[L-R] Sarin Monae West, Stephen Michael Spencer, Luis Quintero, and Jacob Ming-Trent. Photo: Carol Rosegg.

Medea Re-Versed
Featuring Siena D’Addario, Melissa Mahoney, Mark Martin, Jacob Ming-Trent, Luis Quintero, Stephen Michael Spencer, and Sarin Monae West
Red Bull Theater and Bedlam | Sheen Center
September 12, 2024 – October 20, 2024 [extended]
production site

Mom has gone over the deep end when husband leaves her and the kids and she decides to end it for many of them. What motivates all this mess? After the show, in this reimagined, newly energized, hip hop infused, poignant, witty Luis Quintero conceived and hosted musical and magical Medea Re-Versed playing at the Sheen Center, Quintero greets the audience. Down the stairs of the Sheen Center’s second black box space for a conversation, extending the stay and our time with his energy. Eurides’ Medea, who has been abandoned with her young children by her husband Jason (the Golden Fleece purloining Jason) — the dude she stuck with through thick and thin, the same guy she helped through cunning and witchcraft to escape various messes. Medea is going to do something about this, and everyone suffers in the end.

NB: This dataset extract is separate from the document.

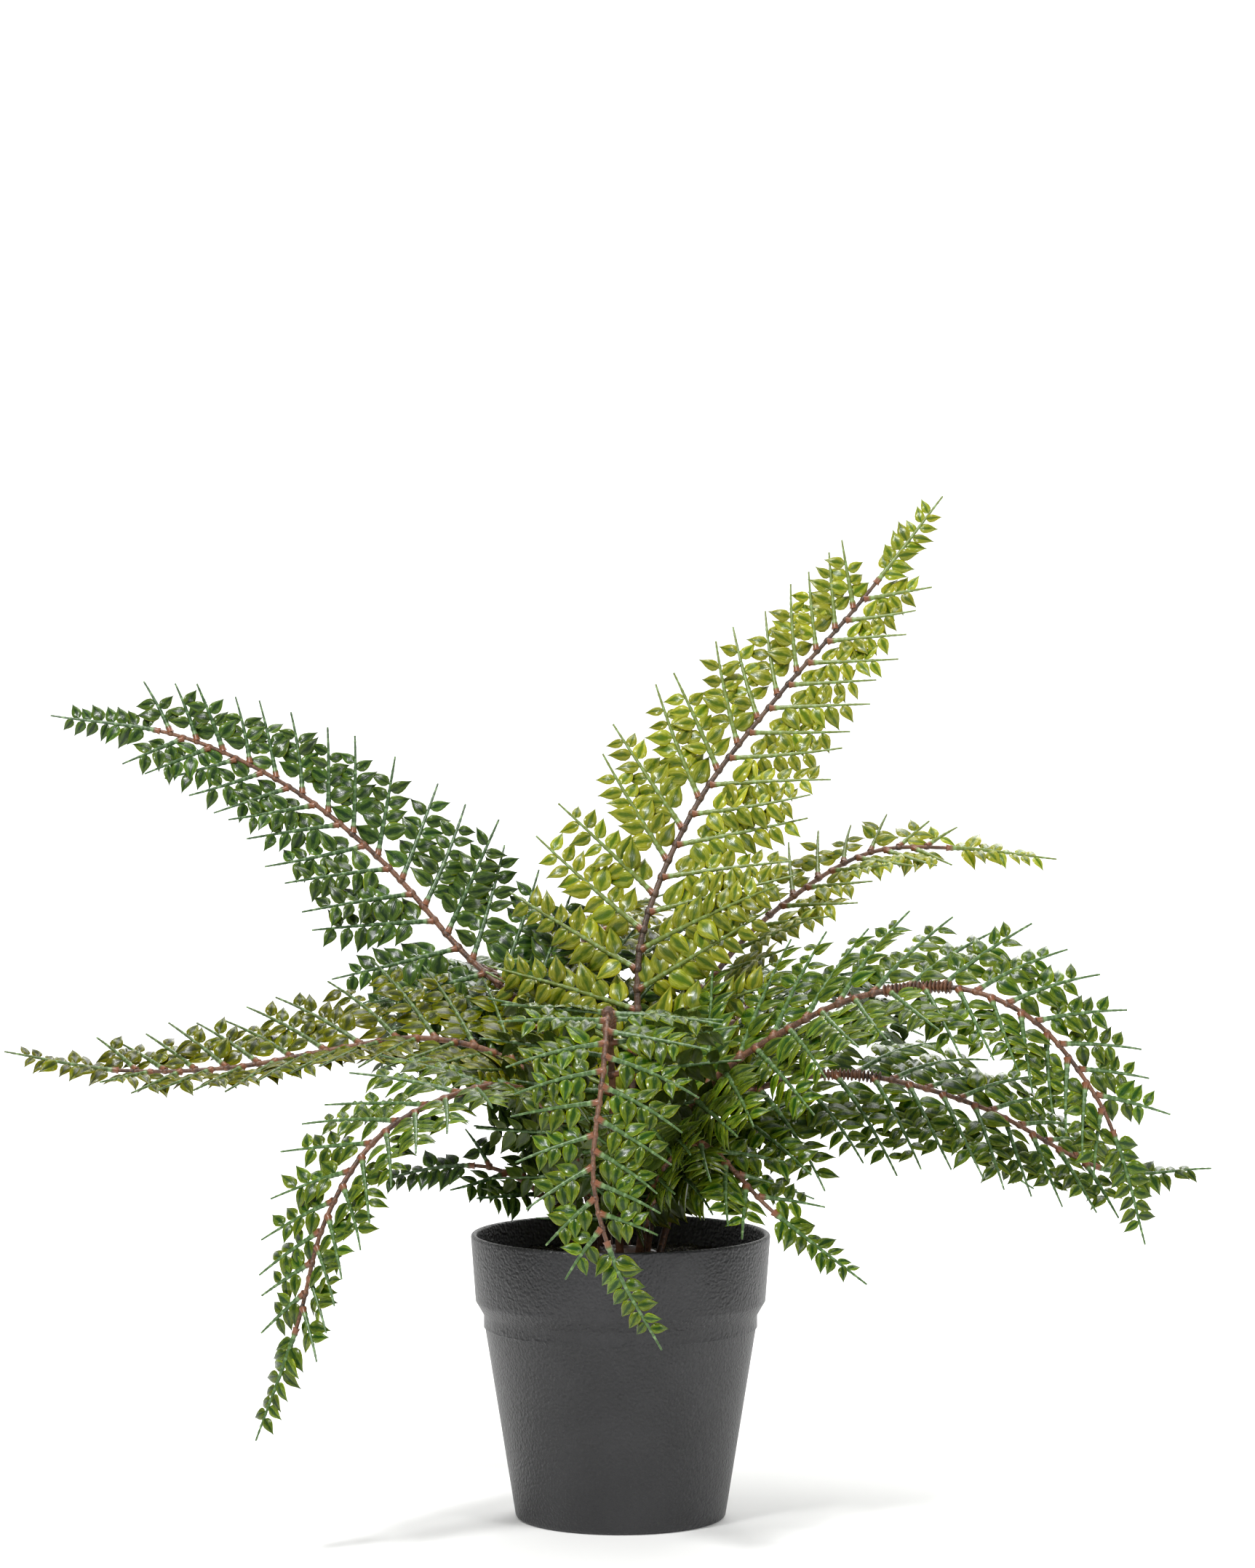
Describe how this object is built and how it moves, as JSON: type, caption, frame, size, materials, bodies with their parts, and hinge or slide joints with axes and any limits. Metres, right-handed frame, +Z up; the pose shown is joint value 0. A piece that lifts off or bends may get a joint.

Quintero hosts us in the performance space, is the leader-of-the-chorus as M.C., and has crafted this show out of the ancient Greek source material into a series of rap battles. A beat boxer (Mark Martin) provides the rhythm line, and a set of musicians on electric guitar and bass (Siena D’Addario and Melissa Mahoney) wrap us in metallic twinges. The female energy in this room is strong, the male energy makes sense, the tragedy of the story at the root of the music hurts our heart while energizing our soul. This music swings, even for the occasional and reluctant visitors to the rap genre. These performers earn listing in the program with the singing characters, “Guitar” with as much weight as “Jason” and “Medea” and this creation earns this. A harder working and more successful singing and dancing and playing ensemble would be difficult to find.

Jacob Ming-Trent, Quintero himself, and the versatile Stephen Michael Spencer are the chorus, commenting and explaining and pestering the characters in the story, and some of the trio taking on double and triple duty as needed to take on additional characters — Spencer as Medea’s wandering husband Jason and Ming-Trent King Creon and several others.

Hip hop takes on the storytelling, conveying humor of new parenthood and young love and the pathos of marital abandonment for the new young thing. Bouncy humor of the lyrics and the drive of the musical beats keep us bouncing and engaged, setting up the horror of Medea’s final revenge in the hand of Sarin Monae West as Medea. She is not mad, she is engaged; she is not crazy, she’s coping; she’s not placid, she’s all action. And in this treatment of this story of a woman used and discarded by the father of her children, she has reasons for what she does.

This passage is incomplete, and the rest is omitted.